## Start

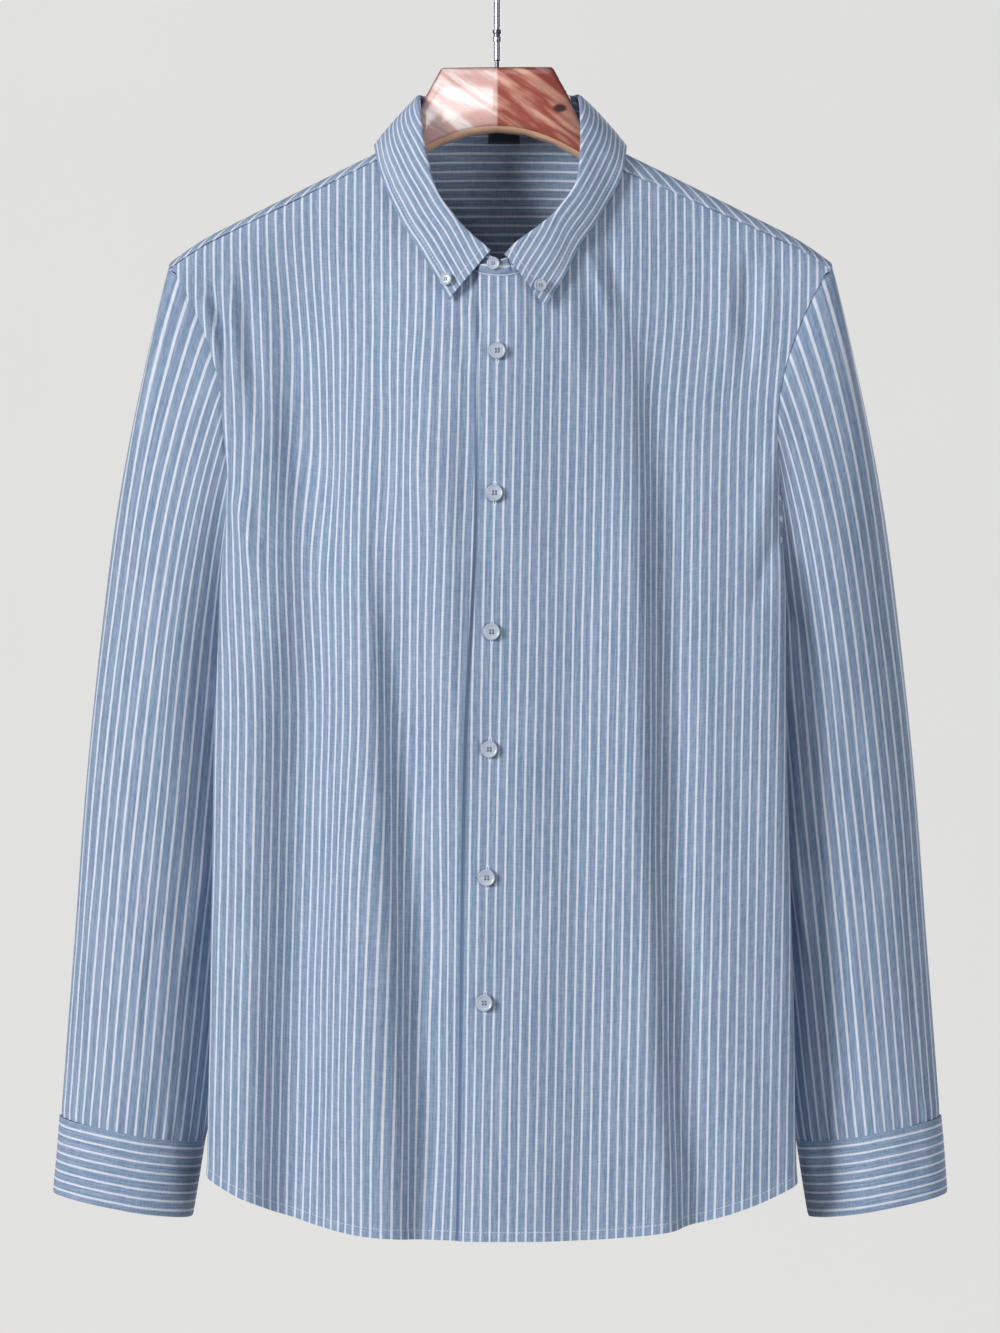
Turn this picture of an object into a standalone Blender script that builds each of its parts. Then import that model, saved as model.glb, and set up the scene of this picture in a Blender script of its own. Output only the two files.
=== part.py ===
"""A long-sleeved button-up shirt hanging on a wooden hanger.

Metres, +Z up, the shirt's front faces -Y, and the origin is the point inside the hook that rests on a rail.
The cloth is one body surface (fronts, back, yoke), two sleeves and a collar, all worked out from the sizes
below. Each sewn piece is a wall of cloth on its own stretch of those surfaces. Two pieces that meet at a seam
share the seam's points and lean, and stand SEAM apart. "left" and "right" are the wearer's, so left is at +X.
"""

import math

import bmesh
import bpy
import numpy as np
from mathutils import Matrix, Vector
from mathutils.geometry import tessellate_polygon

# Cloth
WALL = 0.0015
SEAM = 0.0003
LAP = WALL + SEAM  # from one layer's middle to the next one's
LIFT = 0.0021  # the same, where one layer lies loosely on another
CLOTH_SHIFT = 0.0025  # the shirt has slid this far along the hanger

# Shoulder ridge, the line that the hanger's arms carry
RIDGE_X = 0.0855
RIDGE_Z = -0.154
RIDGE_FALL = 0.5
RIDGE_SOFT = 0.010
TIP_X = 0.2345
TIP_ROUND_X = 0.200
TIP_ROUND = 4.5
ARM_DEPTH = 0.018  # half depth of the cloth just under the ridge, out on the arms
NECK_DEPTH = 0.040  # and at the neck
NECK_SPREAD = 0.075
CREST_ROUND = 0.78
SWELL = 0.34  # the cloth reaches its full depth this far below the ridge

# Neck seam
NECK_X = 0.070
NECK_Z = -0.1470
NECK_DROP = 0.0990

# Body: one row for each level. width is half of it, front and back are depths from its middle, and the sides
# lean in towards the back from a widest place at y = edge_y.
BODY_COLUMNS = ("z", "width", "front", "back", "edge_y", "side_slant", "centre_x")
BODY_ROWS = (
    (-0.110, 0.262, 0.083, 0.080, 0.000, 0.0, 0.0000),
    (-0.235, 0.256, 0.083, 0.082, -0.004, 1.0, 0.0000),
    (-0.290, 0.226, 0.084, 0.083, -0.026, 10.0, 0.0012),
    (-0.345, 0.1990, 0.085, 0.084, -0.046, 20.0, 0.0022),
    (-0.475, 0.1990, 0.086, 0.085, -0.048, 22.0, 0.0012),
    (-0.560, 0.2004, 0.085, 0.085, -0.047, 22.0, 0.0000),
    (-0.686, 0.2032, 0.083, 0.084, -0.046, 22.0, 0.0004),
    (-0.800, 0.2055, 0.080, 0.082, -0.045, 22.0, 0.0008),
    (-0.940, 0.2080, 0.078, 0.080, -0.044, 22.0, 0.0010),
)
FRONT_SLANT = 9.0
BACK_SLANT = 14.0
CORNERS = 16.0  # the higher, the sharper the turns between front, side and back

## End

* [DIRECTIVE] From the top of the listing above, restate each line word for word up to and including the line with "a wooden hanger."; add nothing else.

* [RESPONSE TO THE TASK]
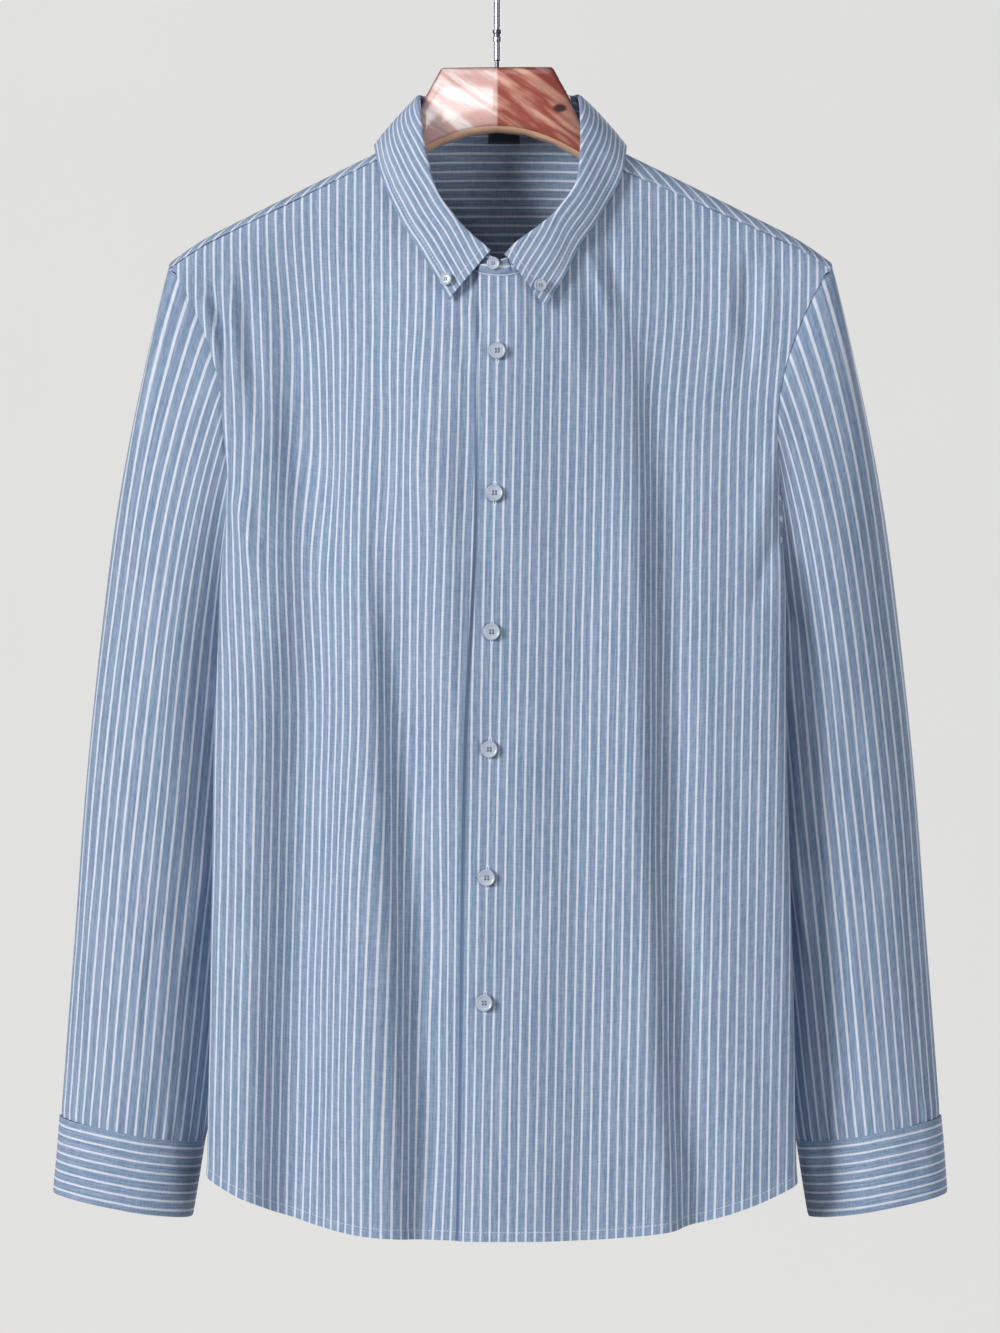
Turn this picture of an object into a standalone Blender script that builds each of its parts. Then import that model, saved as model.glb, and set up the scene of this picture in a Blender script of its own. Output only the two files.
=== part.py ===
"""A long-sleeved button-up shirt hanging on a wooden hanger.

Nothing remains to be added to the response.